- **INFORMATION SHOWN**:
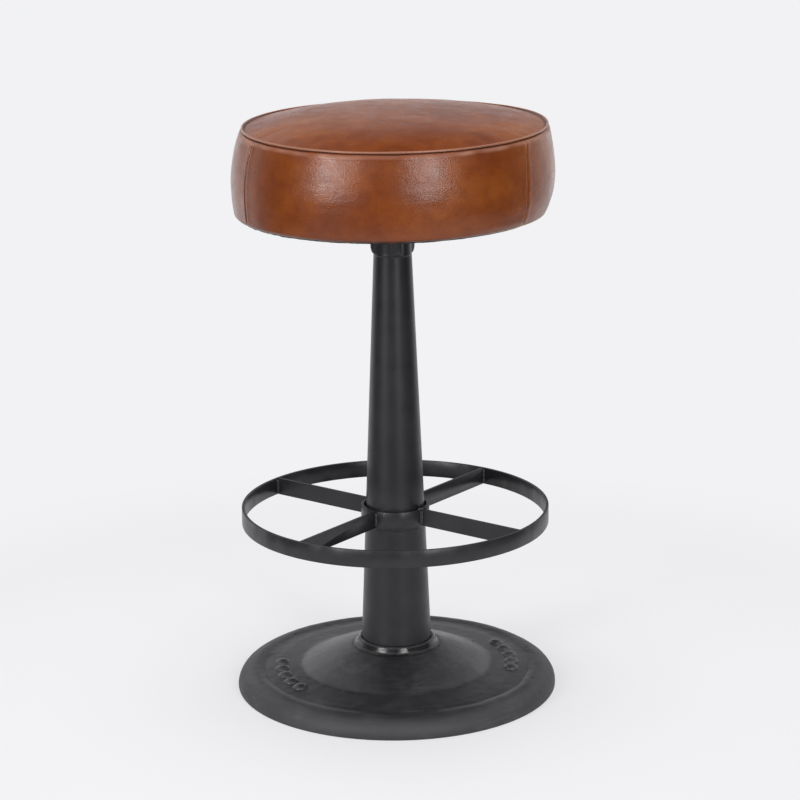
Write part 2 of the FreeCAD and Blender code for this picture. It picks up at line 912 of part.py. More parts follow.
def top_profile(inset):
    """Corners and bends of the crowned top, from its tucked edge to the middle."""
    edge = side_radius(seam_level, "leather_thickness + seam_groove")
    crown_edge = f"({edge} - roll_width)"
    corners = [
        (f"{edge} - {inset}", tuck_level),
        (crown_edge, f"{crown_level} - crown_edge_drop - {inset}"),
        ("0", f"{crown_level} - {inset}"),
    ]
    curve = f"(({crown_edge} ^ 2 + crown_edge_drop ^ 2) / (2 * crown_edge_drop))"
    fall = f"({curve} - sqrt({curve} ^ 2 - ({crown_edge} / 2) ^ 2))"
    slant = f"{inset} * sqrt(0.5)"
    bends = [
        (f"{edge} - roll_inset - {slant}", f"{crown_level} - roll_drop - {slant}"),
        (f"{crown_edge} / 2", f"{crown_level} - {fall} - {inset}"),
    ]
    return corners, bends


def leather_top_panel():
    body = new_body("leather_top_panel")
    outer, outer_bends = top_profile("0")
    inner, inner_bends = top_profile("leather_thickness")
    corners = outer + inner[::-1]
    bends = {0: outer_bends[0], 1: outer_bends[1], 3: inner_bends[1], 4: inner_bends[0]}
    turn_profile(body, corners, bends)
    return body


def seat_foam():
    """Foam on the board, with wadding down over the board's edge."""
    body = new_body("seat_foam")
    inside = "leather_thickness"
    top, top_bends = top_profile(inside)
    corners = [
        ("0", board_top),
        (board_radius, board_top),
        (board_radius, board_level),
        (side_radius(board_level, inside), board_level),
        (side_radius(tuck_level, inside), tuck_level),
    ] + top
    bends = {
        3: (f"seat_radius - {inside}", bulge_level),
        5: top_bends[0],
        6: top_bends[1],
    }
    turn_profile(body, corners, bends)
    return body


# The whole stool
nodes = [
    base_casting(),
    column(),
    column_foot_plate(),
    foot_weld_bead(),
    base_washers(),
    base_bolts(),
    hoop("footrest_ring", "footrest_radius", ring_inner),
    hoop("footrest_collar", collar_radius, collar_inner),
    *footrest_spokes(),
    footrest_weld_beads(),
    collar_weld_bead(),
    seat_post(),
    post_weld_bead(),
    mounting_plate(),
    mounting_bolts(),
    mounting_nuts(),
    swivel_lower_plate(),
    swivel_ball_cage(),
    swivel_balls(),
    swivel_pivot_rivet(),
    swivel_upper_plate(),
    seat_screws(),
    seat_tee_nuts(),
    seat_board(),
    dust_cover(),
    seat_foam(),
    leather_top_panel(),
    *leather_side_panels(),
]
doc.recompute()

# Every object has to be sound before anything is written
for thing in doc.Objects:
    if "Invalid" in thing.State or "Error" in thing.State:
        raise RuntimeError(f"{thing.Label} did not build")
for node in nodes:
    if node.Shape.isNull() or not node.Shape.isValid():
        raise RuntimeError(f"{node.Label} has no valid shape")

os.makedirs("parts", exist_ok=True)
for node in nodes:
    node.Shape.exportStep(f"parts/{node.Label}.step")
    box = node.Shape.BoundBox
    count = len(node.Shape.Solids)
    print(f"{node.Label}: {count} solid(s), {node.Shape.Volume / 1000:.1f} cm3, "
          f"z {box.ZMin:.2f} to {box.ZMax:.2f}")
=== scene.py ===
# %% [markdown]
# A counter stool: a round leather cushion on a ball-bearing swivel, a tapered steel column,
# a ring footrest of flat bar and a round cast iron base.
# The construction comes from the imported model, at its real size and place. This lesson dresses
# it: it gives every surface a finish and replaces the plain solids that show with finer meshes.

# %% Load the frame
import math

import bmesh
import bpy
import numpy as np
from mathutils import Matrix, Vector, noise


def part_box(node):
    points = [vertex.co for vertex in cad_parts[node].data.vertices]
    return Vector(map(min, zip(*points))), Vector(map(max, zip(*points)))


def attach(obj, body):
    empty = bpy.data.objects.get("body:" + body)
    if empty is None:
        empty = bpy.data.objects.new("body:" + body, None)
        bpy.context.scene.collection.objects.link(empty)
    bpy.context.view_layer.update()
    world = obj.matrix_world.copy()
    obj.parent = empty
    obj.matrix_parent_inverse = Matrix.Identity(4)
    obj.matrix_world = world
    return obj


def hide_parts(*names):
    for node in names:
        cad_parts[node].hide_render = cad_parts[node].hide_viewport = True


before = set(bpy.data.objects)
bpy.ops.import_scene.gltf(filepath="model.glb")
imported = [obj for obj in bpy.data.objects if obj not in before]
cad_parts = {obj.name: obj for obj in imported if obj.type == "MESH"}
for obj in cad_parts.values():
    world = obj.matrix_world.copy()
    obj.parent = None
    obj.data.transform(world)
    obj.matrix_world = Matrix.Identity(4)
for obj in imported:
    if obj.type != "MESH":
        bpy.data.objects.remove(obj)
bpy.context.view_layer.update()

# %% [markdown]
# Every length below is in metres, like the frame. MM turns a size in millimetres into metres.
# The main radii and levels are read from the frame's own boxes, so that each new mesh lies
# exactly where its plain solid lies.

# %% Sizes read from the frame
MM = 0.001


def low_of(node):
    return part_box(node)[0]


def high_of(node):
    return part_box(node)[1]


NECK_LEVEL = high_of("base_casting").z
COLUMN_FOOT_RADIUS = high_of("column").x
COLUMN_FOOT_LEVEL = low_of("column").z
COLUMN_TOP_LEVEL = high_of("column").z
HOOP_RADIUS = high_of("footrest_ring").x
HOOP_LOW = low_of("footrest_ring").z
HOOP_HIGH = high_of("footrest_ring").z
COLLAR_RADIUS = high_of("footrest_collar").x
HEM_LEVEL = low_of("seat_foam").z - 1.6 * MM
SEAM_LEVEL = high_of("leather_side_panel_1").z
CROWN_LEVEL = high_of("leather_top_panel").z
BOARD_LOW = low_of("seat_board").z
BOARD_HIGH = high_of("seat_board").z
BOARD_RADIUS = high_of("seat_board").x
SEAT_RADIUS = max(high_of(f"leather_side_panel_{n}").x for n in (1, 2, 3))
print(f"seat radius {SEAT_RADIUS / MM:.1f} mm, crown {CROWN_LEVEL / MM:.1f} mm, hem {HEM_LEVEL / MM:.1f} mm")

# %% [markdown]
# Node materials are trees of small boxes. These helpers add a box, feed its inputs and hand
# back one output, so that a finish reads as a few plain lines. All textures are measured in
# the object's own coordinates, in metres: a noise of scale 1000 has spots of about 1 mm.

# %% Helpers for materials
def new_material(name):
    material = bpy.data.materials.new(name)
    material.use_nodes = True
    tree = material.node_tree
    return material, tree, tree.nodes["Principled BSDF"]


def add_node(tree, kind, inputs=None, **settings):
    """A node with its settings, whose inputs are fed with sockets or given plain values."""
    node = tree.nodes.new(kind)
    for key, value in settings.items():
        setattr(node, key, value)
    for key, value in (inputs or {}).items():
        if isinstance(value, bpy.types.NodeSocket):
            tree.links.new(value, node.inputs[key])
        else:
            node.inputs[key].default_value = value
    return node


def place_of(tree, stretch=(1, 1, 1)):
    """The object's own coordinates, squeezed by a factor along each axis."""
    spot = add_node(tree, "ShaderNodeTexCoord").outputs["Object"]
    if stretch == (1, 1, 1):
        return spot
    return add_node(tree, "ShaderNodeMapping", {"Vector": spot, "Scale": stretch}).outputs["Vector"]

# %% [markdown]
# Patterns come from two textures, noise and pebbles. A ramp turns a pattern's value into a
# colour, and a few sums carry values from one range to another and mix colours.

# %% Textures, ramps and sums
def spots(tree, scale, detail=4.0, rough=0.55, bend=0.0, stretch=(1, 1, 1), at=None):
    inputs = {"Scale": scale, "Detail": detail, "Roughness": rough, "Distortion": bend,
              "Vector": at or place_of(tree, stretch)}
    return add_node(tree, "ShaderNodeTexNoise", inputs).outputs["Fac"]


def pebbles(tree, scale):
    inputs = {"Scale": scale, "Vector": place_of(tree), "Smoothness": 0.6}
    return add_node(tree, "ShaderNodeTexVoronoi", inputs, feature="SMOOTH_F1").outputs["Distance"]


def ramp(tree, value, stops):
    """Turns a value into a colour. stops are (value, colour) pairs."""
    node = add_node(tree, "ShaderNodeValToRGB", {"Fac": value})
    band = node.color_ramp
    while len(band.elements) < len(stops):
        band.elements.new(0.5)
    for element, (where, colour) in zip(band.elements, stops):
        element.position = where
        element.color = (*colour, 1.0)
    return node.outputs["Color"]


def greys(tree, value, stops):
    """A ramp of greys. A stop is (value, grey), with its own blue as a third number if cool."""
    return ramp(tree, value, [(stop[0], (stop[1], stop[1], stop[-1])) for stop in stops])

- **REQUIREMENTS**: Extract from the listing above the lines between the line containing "# Every object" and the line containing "obj.matrix_world = world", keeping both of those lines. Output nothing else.

- **PROBLEM SOLUTION**:
# Every object has to be sound before anything is written
for thing in doc.Objects:
    if "Invalid" in thing.State or "Error" in thing.State:
        raise RuntimeError(f"{thing.Label} did not build")
for node in nodes:
    if node.Shape.isNull() or not node.Shape.isValid():
        raise RuntimeError(f"{node.Label} has no valid shape")

os.makedirs("parts", exist_ok=True)
for node in nodes:
    node.Shape.exportStep(f"parts/{node.Label}.step")
    box = node.Shape.BoundBox
    count = len(node.Shape.Solids)
    print(f"{node.Label}: {count} solid(s), {node.Shape.Volume / 1000:.1f} cm3, "
          f"z {box.ZMin:.2f} to {box.ZMax:.2f}")
=== scene.py ===
# %% [markdown]
# A counter stool: a round leather cushion on a ball-bearing swivel, a tapered steel column,
# a ring footrest of flat bar and a round cast iron base.
# The construction comes from the imported model, at its real size and place. This lesson dresses
# it: it gives every surface a finish and replaces the plain solids that show with finer meshes.

# %% Load the frame
import math

import bmesh
import bpy
import numpy as np
from mathutils import Matrix, Vector, noise


def part_box(node):
    points = [vertex.co for vertex in cad_parts[node].data.vertices]
    return Vector(map(min, zip(*points))), Vector(map(max, zip(*points)))


def attach(obj, body):
    empty = bpy.data.objects.get("body:" + body)
    if empty is None:
        empty = bpy.data.objects.new("body:" + body, None)
        bpy.context.scene.collection.objects.link(empty)
    bpy.context.view_layer.update()
    world = obj.matrix_world.copy()
    obj.parent = empty
    obj.matrix_parent_inverse = Matrix.Identity(4)
    obj.matrix_world = world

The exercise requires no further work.